The second thing is even more amorphous and requires a paragraph’s worth of caveat: it’s usually unfair at best and maliciously stupid at worst to question a professional player’s attitude when we only see them through a screen once a week. Nobody arrives at this level without an obsessive dedication to their craft, and any shortcomings or “not wanting it enough” are often more down to tactical decisions than some perceived moral shortcoming.
That said, you can tell when a team is emotionally united. It might not be obvious in every moment but over a 5-game stretch, the players’ interactions before, during, and after the match can indicate a unity of purpose whose impact is paradoxically inversely proportional to its quantifiability. Basically, a group that’s all pulling in the same direction can outperform its talent. It’s more common in higher variance (read: tournament) settings but having a group that’s entirely locked in generates a momentum that gives it an advantage.

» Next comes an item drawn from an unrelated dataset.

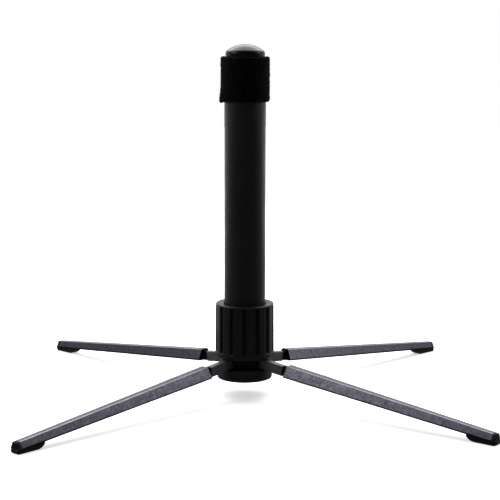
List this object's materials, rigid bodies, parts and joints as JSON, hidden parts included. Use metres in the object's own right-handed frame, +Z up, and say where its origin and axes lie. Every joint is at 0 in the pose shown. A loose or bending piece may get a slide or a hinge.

Julian Naglesmann’s quote about coaching applies here. Everyone in Florence respects Pioli for the emotional strength he offered after Davide Astori’s death. There’s no question that he’s a good and inspirational person. His job now, though, is to understand his players, both individually and as a collective, and pull the right levers to get them working together. That’s more complex than any tactical tweaks and happens out of our view, but I think that’s the most important lesson he can take from his strikers’ international performances. Guys on their national teams tend to invest more of themselves into those teams and it’s up to Pioli to get that same buy-in at Fiorentina.